Who were some of your favorite characters in Indefensible? What inspired their
development?
This is a
great question.  I believe strongly in
character as the driving force in fiction. I have three favorite characters.
One from this novel, one from my previous novel, and one from a short story I
wrote.

I have a
brother who is developmentally disabled. In my previous novel I patterned a
character, Todd, on my brother. So though the events were all fiction, in
writing Todd’s character I was borrowing from my relationship with my brother.
That character was my love letter to my brother.

In my current
novel the protagonist’s daughter is a snarky and very intelligent girl of about
fourteen. Lizzy. In real life I have a thirteen year-old daughter. Also snarky.
I loved writing Lizzy because she was so clear to me, though this is strange
because my daughter was a lot younger when I started this novel, and I also
don’t feel as though I know my daughter all that well. But I knew Lizzy so
perfectly it felt like the character was kind of a bridge to my daughter.

And the
character from my short story: A Vietnam vet with post-traumatic stress
disorder (PTSD). I was a few years too young to be drafted into Vietnam, but
the specter of that war was always with me in my youth. I wrote about this vet
building a cabin someplace down on the Yukon River. I’m interested in PTSD and
mental illness, both as social and legal issues. In my short story this vet is treading
the edge of sanity as he constructs a little cabin on the edge of a vast
wilderness. It’s all metaphorical of course. But again, this man was crystal
clear to me. Nothing about him felt made-up.
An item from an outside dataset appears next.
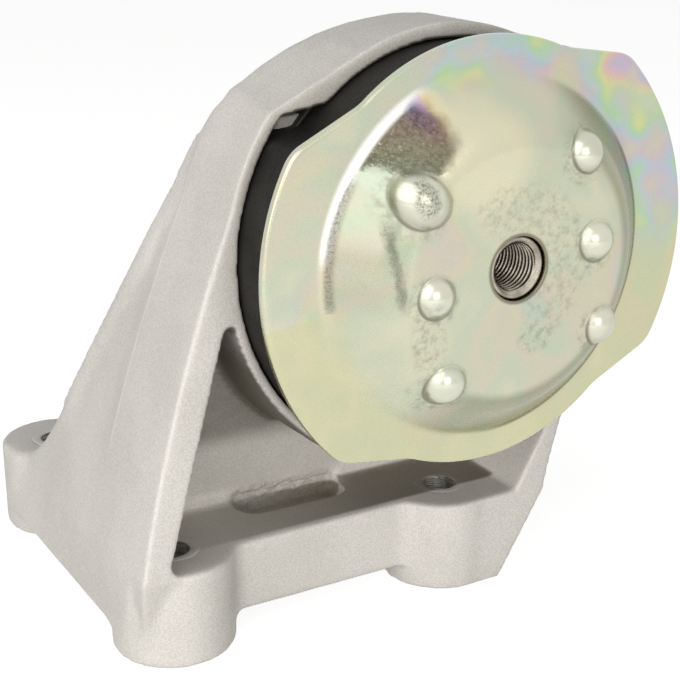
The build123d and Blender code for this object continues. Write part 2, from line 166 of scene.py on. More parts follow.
def feed(tree, socket, value):
    """Links an output to a socket, or sets the socket to a plain value."""
    if isinstance(value, bpy.types.NodeSocket):
        tree.links.new(value, socket)
    else:
        socket.default_value = value


def add_node(tree, kind, settings=None, **sockets):
    """Makes one node; settings are its properties, and sockets are values or outputs to link."""
    node = tree.nodes.new("ShaderNode" + kind)
    for name, value in (settings or {}).items():
        setattr(node, name, value)
    for name, value in sockets.items():
        key = int(name[2:]) if name.startswith("in") and name[2:].isdigit() else name.replace("_", " ")
        feed(tree, node.inputs[key], value)
    return node


def new_group(name, inputs, outputs):
    """Makes a node group with named sockets and returns it with its input and output nodes."""
    tree = bpy.data.node_groups.new(name, "ShaderNodeTree")
    for socket_name, kind, value in inputs:
        socket = tree.interface.new_socket(name=socket_name, in_out="INPUT", socket_type="NodeSocket" + kind)
        if value is not None:
            socket.default_value = value
    for socket_name, kind in outputs:
        tree.interface.new_socket(name=socket_name, in_out="OUTPUT", socket_type="NodeSocket" + kind)
    return tree, tree.nodes.new("NodeGroupInput"), tree.nodes.new("NodeGroupOutput")


def use_group(tree, group, **sockets):
    """Places a node group in a material and sets or links its inputs."""
    node = tree.nodes.new("ShaderNodeGroup")
    node.node_tree = group
    for name, value in sockets.items():
        feed(tree, node.inputs[name.replace("_", " ")], value)
    return node


def calc(tree, operation, first, second=0.0):
    """One Math node and its result."""
    return add_node(tree, "Math", {"operation": operation}, in0=first, in1=second).outputs[0]


def ramp(tree, value, stops):
    """A colour ramp node: stops are pairs of a position and a colour."""
    node = tree.nodes.new("ShaderNodeValToRGB")
    elements = node.color_ramp.elements
    while len(elements) < len(stops):
        elements.new(0.5)
    for element, (position, colour) in zip(elements, stops):
        element.position = position
        element.color = (*colour, 1.0)
    tree.links.new(value, node.inputs["Fac"])
    return node.outputs["Color"]


def srgb(red, green, blue):
    """The linear colour of an sRGB colour given from 0 to 255."""
    levels = np.array([red, green, blue]) / 255.0
    linear = np.where(levels <= 0.04045, levels / 12.92, ((levels + 0.055) / 1.055) ** 2.4)
    return tuple(float(level) for level in linear)


print("mid grey is", round(srgb(128, 128, 128)[0], 3), "in linear light")

# %% [markdown]
# Grain is the finest pattern: the sandy skin of a casting, the dull face of moulded rubber, the
# crystals of a zinc coat. It is a sum of two noises, one at the grain's own size and one four
# times finer. Blotches are the slow changes of shade that hands, oil and cooling leave behind.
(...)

What project are you working on now? A sequel to Indefensible.


Lee
Goodman’s work has appeared in places such as
Orion
Magazine and the Iowa Review, where he was nominated for the Pushcart Price in
fiction. He also works as a screenwriter. Goodman has taught writing at two
universities and currently works in Alaska as an attorney and as a commercial
fisherman. He received his MFA from Bennington College.